Speaking of applications, the potential for DINOv2 is immense. Its features can be used for image-level visual tasks such as image classification, instance retrieval, and video understanding, as well as pixel-level visual tasks like depth estimation and semantic segmentation. These applications are particularly relevant in industries like autonomous vehicles, robotics, and even augmented reality, where understanding and interpreting visual data is crucial.
DINOv2's release comes on the heels of Meta AI's open-source Segment Anything project, which featured the groundbreaking SAM model for image segmentation. This demonstrates Meta AI's commitment to leading the charge in computer vision technology and pushing the boundaries of what's possible.

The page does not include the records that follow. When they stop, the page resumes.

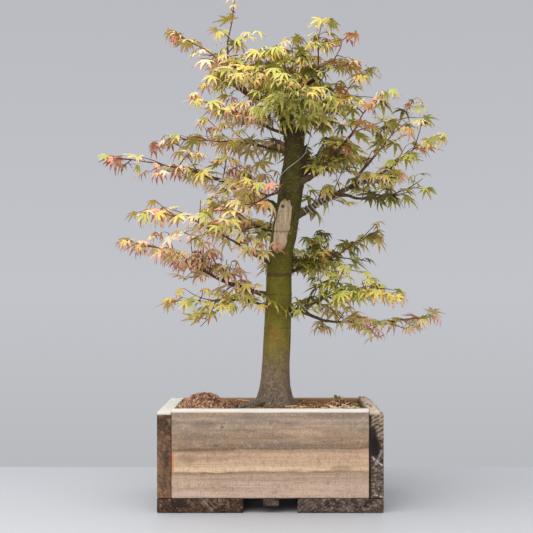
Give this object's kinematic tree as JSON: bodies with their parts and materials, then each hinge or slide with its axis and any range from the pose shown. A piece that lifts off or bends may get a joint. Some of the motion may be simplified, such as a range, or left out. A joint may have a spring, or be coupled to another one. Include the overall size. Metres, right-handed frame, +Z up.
{
  "type": "potted japanese maple",
  "caption": "Young maple with a straight leaning trunk, spreading boughs and spring foliage, in a rough sawn plank planter.",
  "frame": {"origin": "middle of the planter's underside, on the ground", "axes": "+X to the right along the planter's long front, +Y to the back, +Z up"},
  "size_m": [0.6893, 0.5891, 0.9806],
  "materials": {
    "weathered_plank": "rough sawn, weathered grey",
    "brown_plank": "rough sawn, stained brown",
    "pale_batten": "rough sawn, pale",
    "clay_soil": "loose fired clay grains",
    "green_bark": "smooth green bark, grey at the foot",
    "bough_bark": "smooth brown bark",
    "olive": "thin matt leaf, olive",
    "lime": "thin matt leaf, lime",
    "straw": "thin matt leaf, straw",
    "blush": "thin matt leaf, blush",
    "rose": "thin matt leaf, rose"
  },
  "bodies": {
    "root": {"front_board": "weathered_plank", "back_board": "weathered_plank", "left_end_board": "brown_plank", "right_end_board": "brown_plank", "left_floor_board": "brown_plank", "right_floor_board": "brown_plank", "drain_batten": "pale_batten", "soil": "clay_soil", "trunk": "green_bark", "left_long_bough": "bough_bark", "left_high_bough": "bough_bark", "left_upper_bough": "bough_bark", "left_mid_bough": "bough_bark", "left_low_bough": "bough_bark", "left_lowest_bough": "bough_bark", "leader_bough": "bough_bark", "top_left_bough": "bough_bark", "top_mid_bough": "bough_bark", "top_right_bough": "bough_bark", "top_rise_bough": "bough_bark", "shoulder_bough": "bough_bark", "right_upper_bough": "bough_bark", "right_long_bough": "bough_bark", "right_rise_bough": "bough_bark", "right_long_low_bough": "bough_bark", "right_mid_bough": "bough_bark", "right_mid_low_bough": "bough_bark", "right_lowest_bough": "bough_bark", "front_upper_bough": "bough_bark", "front_low_bough": "bough_bark", "back_upper_bough": "bough_bark", "back_mid_bough": "bough_bark", "back_left_bough": "bough_bark", "back_right_bough": "bough_bark", "left_long_leaves": "blush", "left_high_leaves": "straw", "left_upper_leaves": "straw", "left_mid_leaves": "rose", "left_low_leaves": "blush", "left_lowest_leaves": "olive", "leader_leaves": "rose", "top_left_leaves": "straw", "top_mid_leaves": "olive", "top_right_leaves": "straw", "top_rise_leaves": "rose", "shoulder_leaves": "olive", "right_upper_leaves": "olive", "right_long_leaves": "olive", "right_rise_leaves": "straw", "right_long_low_leaves": "lime", "right_mid_leaves": "lime", "right_mid_low_leaves": "lime", "right_lowest_leaves": "blush", "front_upper_leaves": "lime", "front_low_leaves": "rose", "back_upper_leaves": "olive", "back_mid_leaves": "lime", "back_left_leaves": "straw", "back_right_leaves": "olive"}
  },
  "joints": []
}
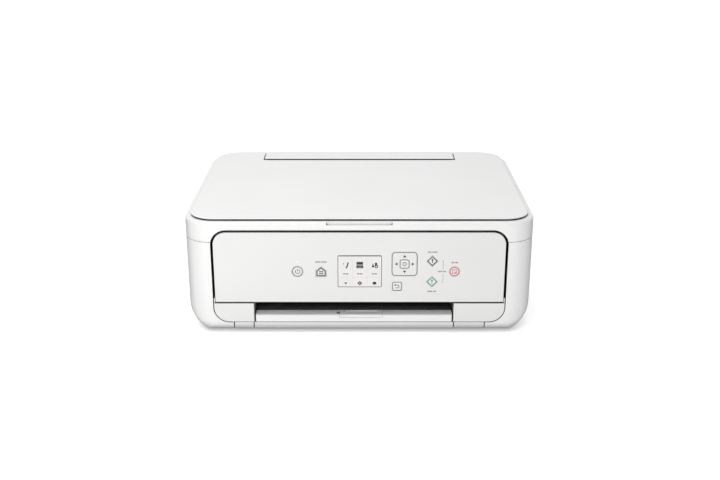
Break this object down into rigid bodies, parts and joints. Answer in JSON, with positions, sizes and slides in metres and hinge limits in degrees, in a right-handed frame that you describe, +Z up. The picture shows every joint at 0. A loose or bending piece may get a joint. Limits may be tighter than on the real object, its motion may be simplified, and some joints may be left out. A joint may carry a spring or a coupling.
{
  "type": "inkjet printer",
  "caption": "Compact white inkjet printer with flatbed scanner, hinged document cover, tilting operation panel, paper cassette and rear paper tray.",
  "frame": {"origin": "on the table, under the middle of the case", "axes": "+X towards the printer's right side as seen from the front, front face towards -Y, +Z up"},
  "size_m": [0.425, 0.315, 0.147],
  "materials": {
    "case_white": "satin, fine moulded texture",
    "panel_white": "satin",
    "key_white": "satin",
    "tray_grey": "satin",
    "inner_grey": "matte",
    "inner_black": "matte",
    "guide_grey": "satin",
    "pad_white": "soft matte foam sheet",
    "glass": "clear polished",
    "screen": "glossy",
    "steel": "zinc plated",
    "gear_white": "natural acetal",
    "rubber": "matte",
    "board_green": "solder mask",
    "ink_black": "satin",
    "ink_colour": "satin"
  },
  "bodies": {
    "case": {"outer_housing": "case_white", "bottom_case": "case_white", "left_front_trim": "case_white", "right_front_trim": "case_white", "scanner_housing": "case_white", "scan_bed": "case_white", "platen_glass": "glass", "scanner_base": "inner_black", "rear_feed_chute": "inner_black", "rear_transport_cover": "case_white", "chassis": "steel", "carriage_rail": "steel", "carriage_belt": "rubber", "carriage_motor": "steel", "feed_motor": "steel", "pinch_rollers": "inner_grey", "print_platen": "inner_black", "purge_unit": "inner_grey", "power_supply": "inner_black", "main_board": "board_green", "rubber_feet": "rubber"},
    "lid_hinges": {"lid_hinges": "case_white"},
    "document_cover": {"document_cover": "case_white", "document_pad": "pad_white"},
    "rear_tray_cover": {"rear_tray_cover": "case_white"},
    "paper_support": {"paper_support": "guide_grey"},
    "feed_slot_cover": {"feed_slot_cover": "guide_grey"},
    "rear_paper_guide_left": {"rear_paper_guide_left": "guide_grey"},
    "rear_paper_guide_right": {"rear_paper_guide_right": "guide_grey"},
    "front_cover": {"operation_panel": "panel_white", "panel_inner_cover": "inner_grey", "control_board": "board_green", "lcd_window": "screen"},
    "power_button": {"power_button": "key_white"},
    "home_button": {"home_button": "key_white"},
    "cross_key": {"cross_key": "key_white"},
    "ok_button": {"ok_button": "key_white"},
    "back_button": {"back_button": "key_white"},
    "black_start_button": {"black_start_button": "key_white"},
    "colour_start_button": {"colour_start_button": "key_white"},
    "stop_button": {"stop_button": "key_white"},
    "cassette": {"cassette": "inner_grey"},
    "cassette_front": {"cassette_front": "case_white"},
    "cassette_guide_left": {"cassette_guide_left": "guide_grey"},
    "cassette_guide_right": {"cassette_guide_right": "guide_grey"},
    "output_tray": {"paper_output_tray": "tray_grey"},
    "output_tray_extension": {"output_tray_extension": "tray_grey"},
    "print_carriage": {"print_carriage": "inner_grey"},
    "black_cartridge": {"black_cartridge": "ink_black"},
    "colour_cartridge": {"colour_cartridge": "ink_colour"},
    "black_cartridge_lock": {"black_cartridge_lock": "guide_grey"},
    "colour_cartridge_lock": {"colour_cartridge_lock": "guide_grey"},
    "carriage_drive_pulley": {"carriage_drive_pulley": "gear_white"},
    "carriage_idler_pulley": {"carriage_idler_pulley": "gear_white"},
    "feed_roller": {"feed_roller": "steel"},
    "feed_idler_gear": {"feed_idler_gear": "gear_white"},
    "discharge_roller": {"discharge_roller": "steel"},
    "pickup_roller": {"pickup_roller": "rubber"},
    "scan_carriage": {"scan_carriage": "inner_black"},
    "scan_drive_gear": {"scan_drive_gear": "gear_white"}
  },
  "joints": [
    {"name": "lid_lift", "type": "slide", "parent": "case", "child": "lid_hinges", "axis": [0, 0, 1], "range_m": [0, 0.01]},
    {"name": "lid_swing", "type": "hinge", "parent": "lid_hinges", "child": "document_cover", "pos_m": [0, 0.148, 0.1395], "axis": [-1, 0, 0], "range_deg": [0, 80]},
    {"name": "rear_tray_cover_swing", "type": "hinge", "parent": "case", "child": "rear_tray_cover", "pos_m": [0, 0.1535, 0.1385], "axis": [-1, 0, 0], "range_deg": [0, 115]},
    {"name": "paper_support_swing", "type": "hinge", "parent": "rear_tray_cover", "child": "paper_support", "pos_m": [-0.0068, 0.1432, 0.1428], "axis": [0, 0, -1], "range_deg": [0, 90]},
    {"name": "feed_slot_cover_swing", "type": "hinge", "parent": "case", "child": "feed_slot_cover", "pos_m": [0, 0.1255, 0.135], "axis": [1, 0, 0], "range_deg": [0, 70]},
    {"name": "rear_guide_right_slide", "type": "slide", "parent": "case", "child": "rear_paper_guide_right", "axis": [-1, 0, 0], "range_m": [0, 0.054]},
    {"name": "rear_guide_left_slide", "type": "slide", "parent": "case", "child": "rear_paper_guide_left", "axis": [1, 0, 0], "range_m": [0, 0.054]},
    {"name": "front_cover_swing", "type": "hinge", "parent": "case", "child": "front_cover", "pos_m": [0, -0.155, 0.0425], "axis": [1, 0, 0], "range_deg": [0, 85]},
    {"name": "power_button_press", "type": "slide", "parent": "front_cover", "child": "power_button", "axis": [0, 1, 0], "range_m": [0, 0.0008], "stiffness_N_per_m": 600, "springref_m": -0.0005},
    {"name": "home_button_press", "type": "slide", "parent": "front_cover", "child": "home_button", "axis": [0, 1, 0], "range_m": [0, 0.0008], "stiffness_N_per_m": 600, "springref_m": -0.0005},
    {"name": "ok_button_press", "type": "slide", "parent": "front_cover", "child": "ok_button", "axis": [0, 1, 0], "range_m": [0, 0.0008], "stiffness_N_per_m": 600, "springref_m": -0.0005},
    {"name": "back_button_press", "type": "slide", "parent": "front_cover", "child": "back_button", "axis": [0, 1, 0], "range_m": [0, 0.0008], "stiffness_N_per_m": 600, "springref_m": -0.0005},
    {"name": "black_start_button_press", "type": "slide", "parent": "front_cover", "child": "black_start_button", "axis": [0, 1, 0], "range_m": [0, 0.0008], "stiffness_N_per_m": 600, "springref_m": -0.0005},
    {"name": "colour_start_button_press", "type": "slide", "parent": "front_cover", "child": "colour_start_button", "axis": [0, 1, 0], "range_m": [0, 0.0008], "stiffness_N_per_m": 600, "springref_m": -0.0005},
    {"name": "stop_button_press", "type": "slide", "parent": "front_cover", "child": "stop_button", "axis": [0, 1, 0], "range_m": [0, 0.0008], "stiffness_N_per_m": 600, "springref_m": -0.0005},
    {"name": "cross_key_tilt", "type": "hinge", "parent": "front_cover", "child": "cross_key", "pos_m": [0.0546, -0.154, 0.0907], "axis": [1, 0, 0], "range_deg": [-1.5, 1.5], "stiffness_Nm_per_rad": 0.6},
    {"name": "cassette_slide", "type": "slide", "parent": "case", "child": "cassette", "axis": [0, -1, 0], "range_m": [0, 0.2]},
    {"name": "cassette_front_slide", "type": "slide", "parent": "cassette", "child": "cassette_front", "axis": [0, -1, 0], "range_m": [0, 0.04]},
    {"name": "cassette_guide_right_slide", "type": "slide", "parent": "cassette", "child": "cassette_guide_right", "axis": [-1, 0, 0], "range_m": [0, 0.054]},
    {"name": "cassette_guide_left_slide", "type": "slide", "parent": "cassette", "child": "cassette_guide_left", "axis": [1, 0, 0], "range_m": [0, 0.054]},
    {"name": "output_tray_slide", "type": "slide", "parent": "cassette", "child": "output_tray", "axis": [0, -1, 0], "range_m": [0, 0.12]},
    {"name": "output_tray_extension_slide", "type": "slide", "parent": "output_tray", "child": "output_tray_extension", "axis": [0, -1, 0], "range_m": [0, 0.06]},
    {"name": "carriage_slide", "type": "slide", "parent": "case", "child": "print_carriage", "axis": [-1, 0, 0], "range_m": [0, 0.261]},
    {"name": "carriage_drive_pulley_spin", "type": "hinge", "parent": "case", "child": "carriage_drive_pulley", "pos_m": [-0.156, -0.033, 0.087], "axis": [0, 0, 1], "continuous": true},
    {"name": "carriage_idler_pulley_spin", "type": "hinge", "parent": "case", "child": "carriage_idler_pulley", "pos_m": [0.156, -0.033, 0.087], "axis": [0, 0, 1], "continuous": true},
    {"name": "black_cartridge_slide", "type": "slide", "parent": "print_carriage", "child": "black_cartridge", "axis": [0, -1, 0], "range_m": [0, 0.018]},
    {"name": "colour_cartridge_slide", "type": "slide", "parent": "print_carriage", "child": "colour_cartridge", "axis": [0, -1, 0], "range_m": [0, 0.018]},
    {"name": "black_cartridge_lock_swing", "type": "hinge", "parent": "print_carriage", "child": "black_cartridge_lock", "pos_m": [0.1494, -0.071, 0.1004], "axis": [-1, 0, 0], "range_deg": [0, 20]},
    {"name": "colour_cartridge_lock_swing", "type": "hinge", "parent": "print_carriage", "child": "colour_cartridge_lock", "pos_m": [0.1116, -0.071, 0.1004], "axis": [-1, 0, 0], "range_deg": [0, 20]},
    {"name": "feed_roller_spin", "type": "hinge", "parent": "case", "child": "feed_roller", "pos_m": [0, -0.034, 0.04], "axis": [1, 0, 0], "continuous": true},
    {"name": "feed_idler_gear_spin", "type": "hinge", "parent": "case", "child": "feed_idler_gear", "pos_m": [-0.174, -0.073, 0.04], "axis": [1, 0, 0], "continuous": true},
    {"name": "discharge_roller_spin", "type": "hinge", "parent": "case", "child": "discharge_roller", "pos_m": [0, -0.112, 0.04], "axis": [1, 0, 0], "continuous": true},
    {"name": "pickup_roller_spin", "type": "hinge", "parent": "case", "child": "pickup_roller", "pos_m": [0, 0.104, 0.033], "axis": [1, 0, 0], "continuous": true},
    {"name": "scan_carriage_slide", "type": "slide", "parent": "case", "child": "scan_carriage", "axis": [1, 0, 0], "range_m": [0, 0.32]},
    {"name": "scan_drive_gear_spin", "type": "hinge", "parent": "scan_carriage", "child": "scan_drive_gear", "pos_m": [-0.18, 0.0242, 0.1206], "axis": [0, 0, 1], "continuous": true}
  ],
  "couplings": [
    {"joint": "paper_support_swing", "follows": "rear_tray_cover_swing", "ratio": 0.78},
    {"joint": "feed_slot_cover_swing", "follows": "rear_tray_cover_swing", "ratio": 0.6},
    {"joint": "rear_guide_left_slide", "follows": "rear_guide_right_slide", "ratio": 1},
    {"joint": "cassette_guide_left_slide", "follows": "cassette_guide_right_slide", "ratio": 1},
    {"joint": "carriage_drive_pulley_spin", "follows": "carriage_slide", "rad_per_m": -157},
    {"joint": "carriage_idler_pulley_spin", "follows": "carriage_slide", "rad_per_m": -157},
    {"joint": "feed_idler_gear_spin", "follows": "feed_roller_spin", "ratio": -0.56},
    {"joint": "discharge_roller_spin", "follows": "feed_roller_spin", "ratio": 1},
    {"joint": "scan_drive_gear_spin", "follows": "scan_carriage_slide", "rad_per_m": -149}
  ]
}
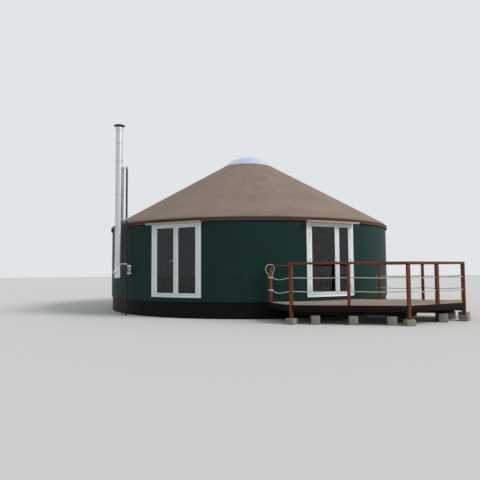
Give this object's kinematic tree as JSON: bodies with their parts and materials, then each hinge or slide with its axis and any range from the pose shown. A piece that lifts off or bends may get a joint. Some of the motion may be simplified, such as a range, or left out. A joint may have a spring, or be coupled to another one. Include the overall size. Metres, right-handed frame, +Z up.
{
  "type": "yurt with timber deck",
  "caption": "Round fabric-covered yurt with a conical roof and crown dome, glazed double doors, a flue on a mast and a raised timber deck with rope rails.",
  "frame": {"origin": "on the ground under the crown: the bottom face of the centre pad", "axes": "+Z up; -Y towards the front, midway between the two doors; +X to the right seen from the front"},
  "size_m": [10.9308, 11.761, 5.8273],
  "materials": {
    "concrete": "cast concrete, weathered",
    "structural_timber": "sawn softwood",
    "floor_boards": "oiled boards",
    "skirt": "black membrane on the platform's edge",
    "wall_fabric": "dark green coated canvas",
    "roof_fabric": "taupe coated canvas",
    "hem_fabric": "dark brown edge band",
    "lattice_ash": "oiled ash laths",
    "dome_acrylic": "pale translucent acrylic",
    "white_frame": "white extruded plastic",
    "door_glass": "clear double glazing",
    "silver_metal": "bright stainless steel",
    "black_metal": "black paint",
    "black_trim": "black trim",
    "canopy_timber": "pale weathered timber",
    "deck_boards": "stained boards, worn pale",
    "deck_fascia": "dark stained planks",
    "stained_timber": "red-brown stain",
    "rope": "laid white rope",
    "handle_metal": "polished"
  },
  "bodies": {
    "yurt": {"base_pads": "concrete", "base_skirt": "skirt", "crown": "structural_timber", "deck_bearers": "deck_fascia", "deck_blocks": "concrete", "deck_boards": "deck_boards", "deck_fascia": "deck_fascia", "deck_handrail": "stained_timber", "deck_joists": "deck_fascia", "deck_posts": "stained_timber", "dome": "dome_acrylic", "dome_rim": "white_frame", "door_canopies": "canopy_timber", "door_frames": "white_frame", "door_strips": "black_trim", "door_studs": "structural_timber", "floor_bearers": "structural_timber", "floor_deck": "floor_boards", "floor_joists": "structural_timber", "flue_clamps": "silver_metal", "flue_cowl": "black_metal", "flue_pipe": "silver_metal", "flue_tee": "silver_metal", "flue_wall_plate": "silver_metal", "mast_poles": "black_metal", "roof_cover_back": "roof_fabric", "roof_cover_front": "roof_fabric", "roof_hem": "hem_fabric", "roof_poles": "structural_timber", "rope_knots": "rope", "rope_lower": "rope", "rope_tail": "rope", "rope_upper": "rope", "wall_cover_front": "wall_fabric", "wall_cover_sides": "wall_fabric", "wall_lattice_back": "lattice_ash", "wall_lattice_front": "lattice_ash", "wall_lattice_left": "lattice_ash", "wall_lattice_right": "lattice_ash", "wall_plate": "structural_timber"},
    "left_door_left_leaf": {"left_door_left_glass": "door_glass", "left_door_left_handle": "handle_metal", "left_door_left_sash": "white_frame"},
    "left_door_right_leaf": {"left_door_right_glass": "door_glass", "left_door_right_sash": "white_frame"},
    "right_door_main_leaf": {"right_door_main_glass": "door_glass", "right_door_main_handle": "handle_metal", "right_door_main_sash": "white_frame"},
    "right_door_side_leaf": {"right_door_side_glass": "door_glass", "right_door_side_sash": "white_frame"}
  },
  "joints": [
    {"name": "left_door_left_hinge", "type": "hinge", "parent": "yurt", "child": "left_door_left_leaf", "pos_m": [-2.86826, -4.02792, 1.62], "axis": [0, 0, -1], "range_deg": [0, 95]},
    {"name": "left_door_right_hinge", "type": "hinge", "parent": "yurt", "child": "left_door_right_leaf", "pos_m": [-1.57273, -4.68802, 1.62], "axis": [0, 0, 1], "range_deg": [0, 95]},
    {"name": "right_door_main_hinge", "type": "hinge", "parent": "yurt", "child": "right_door_main_leaf", "pos_m": [1.57273, -4.68802, 1.62], "axis": [0, 0, -1], "range_deg": [0, 95]},
    {"name": "right_door_side_hinge", "type": "hinge", "parent": "yurt", "child": "right_door_side_leaf", "pos_m": [2.86826, -4.02792, 1.62], "axis": [0, 0, 1], "range_deg": [0, 95]}
  ]
}
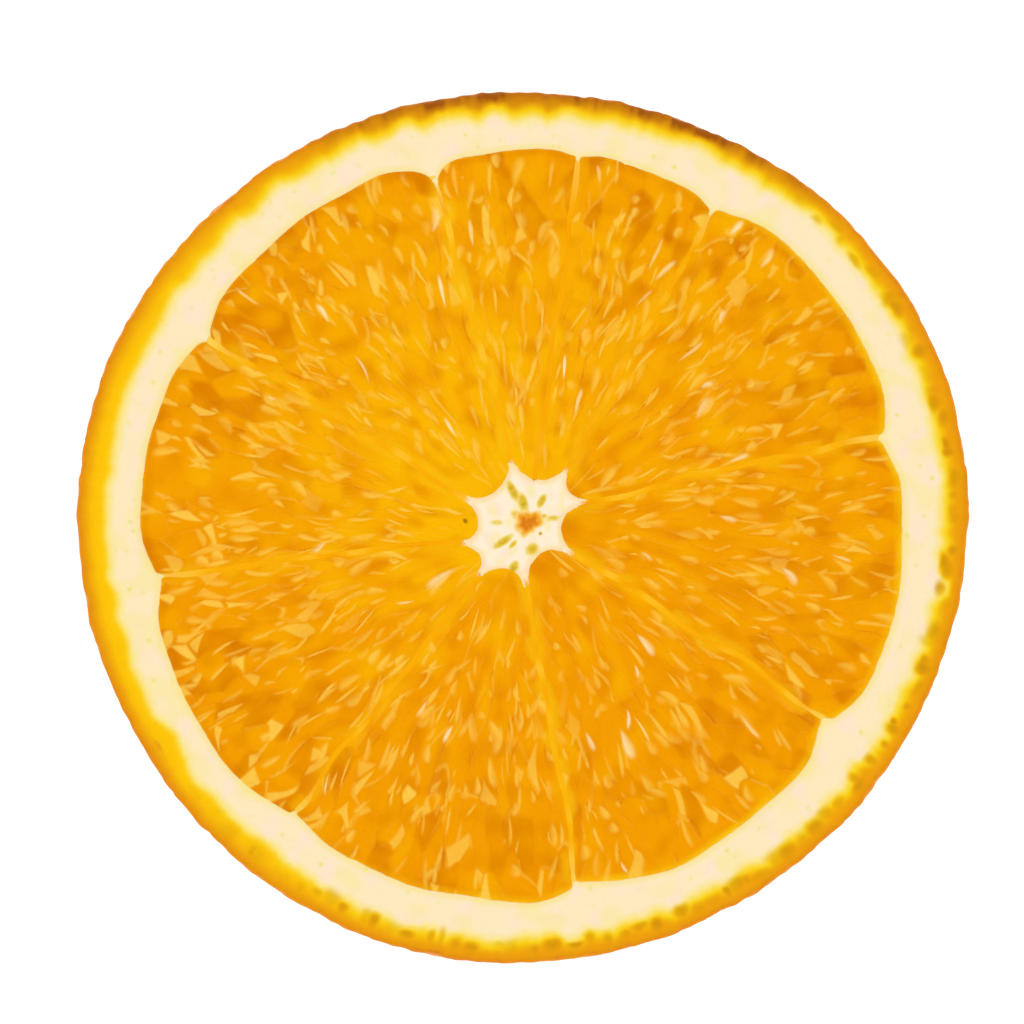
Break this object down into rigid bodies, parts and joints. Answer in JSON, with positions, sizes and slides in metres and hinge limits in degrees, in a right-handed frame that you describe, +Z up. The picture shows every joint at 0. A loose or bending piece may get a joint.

As for the future of DINOv2, researchers plan to "leverage this ability to train a language-enabled AI system that can process visual features as if they were word tokens, and extract the required information to ground the system." This suggests an exciting convergence of natural language processing and computer vision, which could have far-reaching implications across numerous domains.
As Meta AI continues to spearhead advancements in the computer vision arena, the prospects for self-supervised Vision Transformer models are becoming increasingly promising, and we eagerly await the company's forthcoming breakthroughs in this rapidly evolving field.